▶ Set problem: Everything from the line containing "on the ground." down to the line containing "bpy.data.objects.remove(obj)" is to be returned exactly; include both boundary lines and leave out all others.
###
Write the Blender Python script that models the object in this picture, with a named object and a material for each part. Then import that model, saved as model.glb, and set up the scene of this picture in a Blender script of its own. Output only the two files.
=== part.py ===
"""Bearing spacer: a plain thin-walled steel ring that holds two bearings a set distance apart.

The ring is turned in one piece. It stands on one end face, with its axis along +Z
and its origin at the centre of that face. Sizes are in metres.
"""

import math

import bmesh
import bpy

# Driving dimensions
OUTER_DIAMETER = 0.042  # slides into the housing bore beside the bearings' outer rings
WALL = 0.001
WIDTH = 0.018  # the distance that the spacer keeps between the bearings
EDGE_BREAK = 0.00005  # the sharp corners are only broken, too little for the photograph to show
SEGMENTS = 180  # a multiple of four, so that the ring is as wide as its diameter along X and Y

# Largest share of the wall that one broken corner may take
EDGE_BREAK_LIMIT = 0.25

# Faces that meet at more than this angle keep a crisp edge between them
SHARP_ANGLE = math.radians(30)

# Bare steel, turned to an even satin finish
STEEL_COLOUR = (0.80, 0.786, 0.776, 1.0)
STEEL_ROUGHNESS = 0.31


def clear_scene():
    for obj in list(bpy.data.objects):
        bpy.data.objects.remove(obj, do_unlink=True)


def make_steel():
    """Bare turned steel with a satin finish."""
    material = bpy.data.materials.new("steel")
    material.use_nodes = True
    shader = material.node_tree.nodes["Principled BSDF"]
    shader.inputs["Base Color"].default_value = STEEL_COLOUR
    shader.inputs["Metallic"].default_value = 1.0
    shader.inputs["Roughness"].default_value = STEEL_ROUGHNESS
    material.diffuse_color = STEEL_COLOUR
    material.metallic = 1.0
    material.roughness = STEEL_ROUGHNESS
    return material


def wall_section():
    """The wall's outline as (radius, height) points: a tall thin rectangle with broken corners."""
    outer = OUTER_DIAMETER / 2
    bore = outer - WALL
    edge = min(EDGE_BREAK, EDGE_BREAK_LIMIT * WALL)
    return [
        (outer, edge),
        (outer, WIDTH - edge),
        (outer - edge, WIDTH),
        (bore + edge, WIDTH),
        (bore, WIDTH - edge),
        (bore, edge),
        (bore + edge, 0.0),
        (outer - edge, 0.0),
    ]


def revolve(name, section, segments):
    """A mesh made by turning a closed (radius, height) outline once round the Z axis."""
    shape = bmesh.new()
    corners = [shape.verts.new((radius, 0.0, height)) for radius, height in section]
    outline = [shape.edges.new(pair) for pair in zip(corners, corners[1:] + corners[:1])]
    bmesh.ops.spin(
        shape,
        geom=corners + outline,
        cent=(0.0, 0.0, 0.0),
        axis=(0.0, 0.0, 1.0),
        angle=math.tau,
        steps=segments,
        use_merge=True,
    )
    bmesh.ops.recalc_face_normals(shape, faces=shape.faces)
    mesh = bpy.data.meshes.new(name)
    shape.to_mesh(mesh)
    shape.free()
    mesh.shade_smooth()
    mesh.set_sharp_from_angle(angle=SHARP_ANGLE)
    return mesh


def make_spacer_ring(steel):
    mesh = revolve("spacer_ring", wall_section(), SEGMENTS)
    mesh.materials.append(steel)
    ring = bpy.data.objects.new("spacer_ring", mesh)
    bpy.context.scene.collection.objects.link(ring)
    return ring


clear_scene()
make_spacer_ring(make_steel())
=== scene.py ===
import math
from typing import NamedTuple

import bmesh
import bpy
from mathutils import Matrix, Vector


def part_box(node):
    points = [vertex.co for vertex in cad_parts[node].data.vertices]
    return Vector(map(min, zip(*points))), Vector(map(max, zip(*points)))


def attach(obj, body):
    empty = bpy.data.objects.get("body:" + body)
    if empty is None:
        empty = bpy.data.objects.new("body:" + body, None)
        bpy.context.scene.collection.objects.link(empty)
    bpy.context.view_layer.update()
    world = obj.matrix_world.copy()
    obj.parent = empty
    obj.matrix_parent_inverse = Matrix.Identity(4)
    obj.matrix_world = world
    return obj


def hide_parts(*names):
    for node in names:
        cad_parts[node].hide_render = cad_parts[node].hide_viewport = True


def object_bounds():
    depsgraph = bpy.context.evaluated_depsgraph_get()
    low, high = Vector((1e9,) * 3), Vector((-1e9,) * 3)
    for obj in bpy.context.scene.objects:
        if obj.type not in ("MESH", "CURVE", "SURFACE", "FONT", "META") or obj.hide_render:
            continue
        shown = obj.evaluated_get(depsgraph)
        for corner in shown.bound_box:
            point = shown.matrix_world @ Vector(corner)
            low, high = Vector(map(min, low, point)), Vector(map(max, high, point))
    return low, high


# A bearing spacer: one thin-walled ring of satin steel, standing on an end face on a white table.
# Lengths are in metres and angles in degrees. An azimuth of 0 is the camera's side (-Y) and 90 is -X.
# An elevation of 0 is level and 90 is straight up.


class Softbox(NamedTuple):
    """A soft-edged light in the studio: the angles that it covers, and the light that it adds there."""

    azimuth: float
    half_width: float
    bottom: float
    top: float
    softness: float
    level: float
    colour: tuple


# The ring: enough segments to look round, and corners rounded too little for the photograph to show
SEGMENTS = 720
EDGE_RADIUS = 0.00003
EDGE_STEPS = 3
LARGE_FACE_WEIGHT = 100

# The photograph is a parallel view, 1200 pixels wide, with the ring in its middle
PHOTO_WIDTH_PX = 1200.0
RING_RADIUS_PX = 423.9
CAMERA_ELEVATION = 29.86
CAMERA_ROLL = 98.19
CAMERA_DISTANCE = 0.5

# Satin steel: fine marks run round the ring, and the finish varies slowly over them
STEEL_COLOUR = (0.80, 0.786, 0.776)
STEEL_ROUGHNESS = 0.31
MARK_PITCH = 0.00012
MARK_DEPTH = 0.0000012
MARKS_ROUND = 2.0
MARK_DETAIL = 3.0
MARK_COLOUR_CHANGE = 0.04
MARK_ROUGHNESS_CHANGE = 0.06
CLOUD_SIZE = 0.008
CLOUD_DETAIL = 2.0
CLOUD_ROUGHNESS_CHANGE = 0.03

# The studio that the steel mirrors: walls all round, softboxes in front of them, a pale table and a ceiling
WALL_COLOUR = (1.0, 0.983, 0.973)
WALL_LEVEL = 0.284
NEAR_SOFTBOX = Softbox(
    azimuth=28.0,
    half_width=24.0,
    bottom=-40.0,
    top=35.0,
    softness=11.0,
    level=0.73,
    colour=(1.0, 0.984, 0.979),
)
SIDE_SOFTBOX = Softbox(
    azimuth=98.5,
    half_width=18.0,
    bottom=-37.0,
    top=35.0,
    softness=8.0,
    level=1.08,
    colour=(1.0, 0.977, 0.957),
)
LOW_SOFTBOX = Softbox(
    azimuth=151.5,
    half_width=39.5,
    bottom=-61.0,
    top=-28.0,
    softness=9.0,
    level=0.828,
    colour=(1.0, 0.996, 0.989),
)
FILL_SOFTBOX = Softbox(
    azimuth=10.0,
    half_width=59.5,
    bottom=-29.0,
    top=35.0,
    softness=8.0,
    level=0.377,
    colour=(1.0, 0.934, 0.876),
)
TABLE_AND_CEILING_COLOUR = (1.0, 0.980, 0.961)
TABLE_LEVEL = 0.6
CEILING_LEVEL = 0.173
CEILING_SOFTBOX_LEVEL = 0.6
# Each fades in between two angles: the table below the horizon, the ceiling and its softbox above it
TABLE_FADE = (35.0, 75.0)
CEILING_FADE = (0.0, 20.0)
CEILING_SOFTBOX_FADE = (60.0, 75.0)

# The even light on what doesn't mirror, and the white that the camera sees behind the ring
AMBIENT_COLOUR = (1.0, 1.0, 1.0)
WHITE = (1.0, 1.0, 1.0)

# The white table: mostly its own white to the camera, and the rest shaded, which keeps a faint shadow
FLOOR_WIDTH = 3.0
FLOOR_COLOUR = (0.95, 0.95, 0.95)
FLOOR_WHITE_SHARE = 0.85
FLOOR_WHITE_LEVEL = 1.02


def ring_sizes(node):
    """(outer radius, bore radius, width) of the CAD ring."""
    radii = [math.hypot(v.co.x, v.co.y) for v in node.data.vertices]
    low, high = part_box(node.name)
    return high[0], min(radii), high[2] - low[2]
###
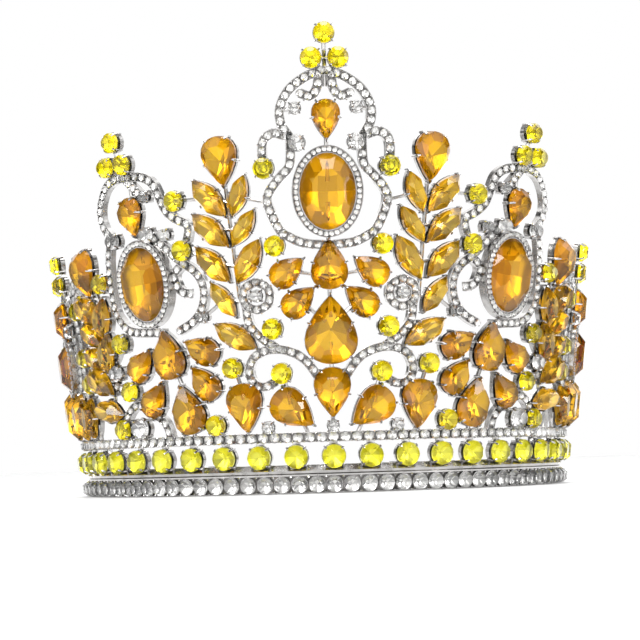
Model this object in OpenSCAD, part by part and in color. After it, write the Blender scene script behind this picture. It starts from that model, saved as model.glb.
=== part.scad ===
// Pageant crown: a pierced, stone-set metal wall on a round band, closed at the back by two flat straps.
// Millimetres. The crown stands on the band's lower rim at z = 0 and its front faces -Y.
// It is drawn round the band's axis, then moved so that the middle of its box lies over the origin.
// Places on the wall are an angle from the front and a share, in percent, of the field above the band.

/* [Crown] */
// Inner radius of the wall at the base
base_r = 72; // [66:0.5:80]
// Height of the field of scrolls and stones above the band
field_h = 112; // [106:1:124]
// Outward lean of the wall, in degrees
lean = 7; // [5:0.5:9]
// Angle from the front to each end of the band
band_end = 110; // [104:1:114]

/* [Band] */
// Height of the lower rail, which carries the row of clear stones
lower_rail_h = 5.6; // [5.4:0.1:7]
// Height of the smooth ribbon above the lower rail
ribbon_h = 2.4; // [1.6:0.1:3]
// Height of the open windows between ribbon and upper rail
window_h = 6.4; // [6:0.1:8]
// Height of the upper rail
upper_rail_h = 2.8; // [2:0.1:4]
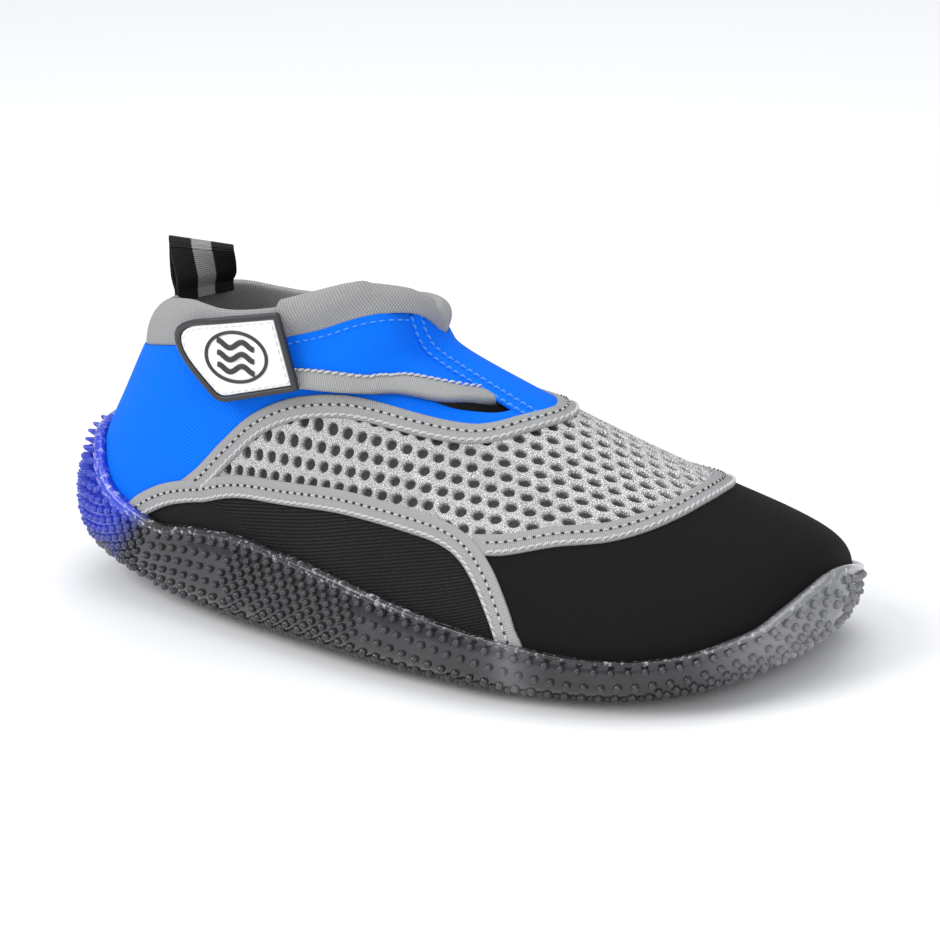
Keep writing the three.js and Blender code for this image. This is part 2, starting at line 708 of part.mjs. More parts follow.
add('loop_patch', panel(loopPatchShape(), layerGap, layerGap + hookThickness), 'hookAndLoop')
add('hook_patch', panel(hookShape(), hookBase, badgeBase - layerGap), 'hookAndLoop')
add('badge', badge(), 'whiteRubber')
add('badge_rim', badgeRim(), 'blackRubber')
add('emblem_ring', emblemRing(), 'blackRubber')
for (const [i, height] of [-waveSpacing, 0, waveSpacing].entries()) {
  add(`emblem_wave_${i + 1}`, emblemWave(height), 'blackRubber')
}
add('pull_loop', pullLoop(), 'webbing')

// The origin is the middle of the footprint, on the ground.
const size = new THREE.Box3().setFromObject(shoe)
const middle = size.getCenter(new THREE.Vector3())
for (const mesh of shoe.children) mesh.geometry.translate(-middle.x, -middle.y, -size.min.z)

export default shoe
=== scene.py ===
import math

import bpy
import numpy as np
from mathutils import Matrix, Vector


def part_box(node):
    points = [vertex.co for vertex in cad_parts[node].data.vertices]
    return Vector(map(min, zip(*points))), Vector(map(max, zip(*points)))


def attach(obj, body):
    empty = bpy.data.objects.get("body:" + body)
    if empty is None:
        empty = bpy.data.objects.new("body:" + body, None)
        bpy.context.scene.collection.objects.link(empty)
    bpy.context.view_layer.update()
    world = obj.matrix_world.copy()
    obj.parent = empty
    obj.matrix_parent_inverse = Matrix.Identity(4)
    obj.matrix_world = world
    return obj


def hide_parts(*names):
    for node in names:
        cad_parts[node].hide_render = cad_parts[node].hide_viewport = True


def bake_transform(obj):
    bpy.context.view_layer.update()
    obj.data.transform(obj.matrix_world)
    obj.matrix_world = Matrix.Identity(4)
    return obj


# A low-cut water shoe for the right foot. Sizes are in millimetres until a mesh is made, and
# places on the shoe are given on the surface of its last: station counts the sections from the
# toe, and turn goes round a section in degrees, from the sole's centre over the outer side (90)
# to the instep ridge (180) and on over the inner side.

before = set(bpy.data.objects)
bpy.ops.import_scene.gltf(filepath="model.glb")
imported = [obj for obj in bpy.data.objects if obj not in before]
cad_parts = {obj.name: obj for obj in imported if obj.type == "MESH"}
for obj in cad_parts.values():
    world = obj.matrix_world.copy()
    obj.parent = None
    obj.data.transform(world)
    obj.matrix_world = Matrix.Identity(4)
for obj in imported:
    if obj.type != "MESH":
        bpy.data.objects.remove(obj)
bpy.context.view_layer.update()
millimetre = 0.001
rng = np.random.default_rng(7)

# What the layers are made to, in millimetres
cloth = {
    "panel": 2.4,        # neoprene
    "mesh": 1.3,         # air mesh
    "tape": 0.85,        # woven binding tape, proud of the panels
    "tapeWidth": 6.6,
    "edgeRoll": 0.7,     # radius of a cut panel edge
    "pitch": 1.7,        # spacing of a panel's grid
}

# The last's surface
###
▶ Correct result:
// The origin is the middle of the footprint, on the ground.
const size = new THREE.Box3().setFromObject(shoe)
const middle = size.getCenter(new THREE.Vector3())
for (const mesh of shoe.children) mesh.geometry.translate(-middle.x, -middle.y, -size.min.z)

export default shoe
=== scene.py ===
import math

import bpy
import numpy as np
from mathutils import Matrix, Vector


def part_box(node):
    points = [vertex.co for vertex in cad_parts[node].data.vertices]
    return Vector(map(min, zip(*points))), Vector(map(max, zip(*points)))


def attach(obj, body):
    empty = bpy.data.objects.get("body:" + body)
    if empty is None:
        empty = bpy.data.objects.new("body:" + body, None)
        bpy.context.scene.collection.objects.link(empty)
    bpy.context.view_layer.update()
    world = obj.matrix_world.copy()
    obj.parent = empty
    obj.matrix_parent_inverse = Matrix.Identity(4)
    obj.matrix_world = world
    return obj


def hide_parts(*names):
    for node in names:
        cad_parts[node].hide_render = cad_parts[node].hide_viewport = True


def bake_transform(obj):
    bpy.context.view_layer.update()
    obj.data.transform(obj.matrix_world)
    obj.matrix_world = Matrix.Identity(4)
    return obj


# A low-cut water shoe for the right foot. Sizes are in millimetres until a mesh is made, and
# places on the shoe are given on the surface of its last: station counts the sections from the
# toe, and turn goes round a section in degrees, from the sole's centre over the outer side (90)
# to the instep ridge (180) and on over the inner side.

before = set(bpy.data.objects)
bpy.ops.import_scene.gltf(filepath="model.glb")
imported = [obj for obj in bpy.data.objects if obj not in before]
cad_parts = {obj.name: obj for obj in imported if obj.type == "MESH"}
for obj in cad_parts.values():
    world = obj.matrix_world.copy()
    obj.parent = None
    obj.data.transform(world)
    obj.matrix_world = Matrix.Identity(4)
for obj in imported:
    if obj.type != "MESH":
        bpy.data.objects.remove(obj)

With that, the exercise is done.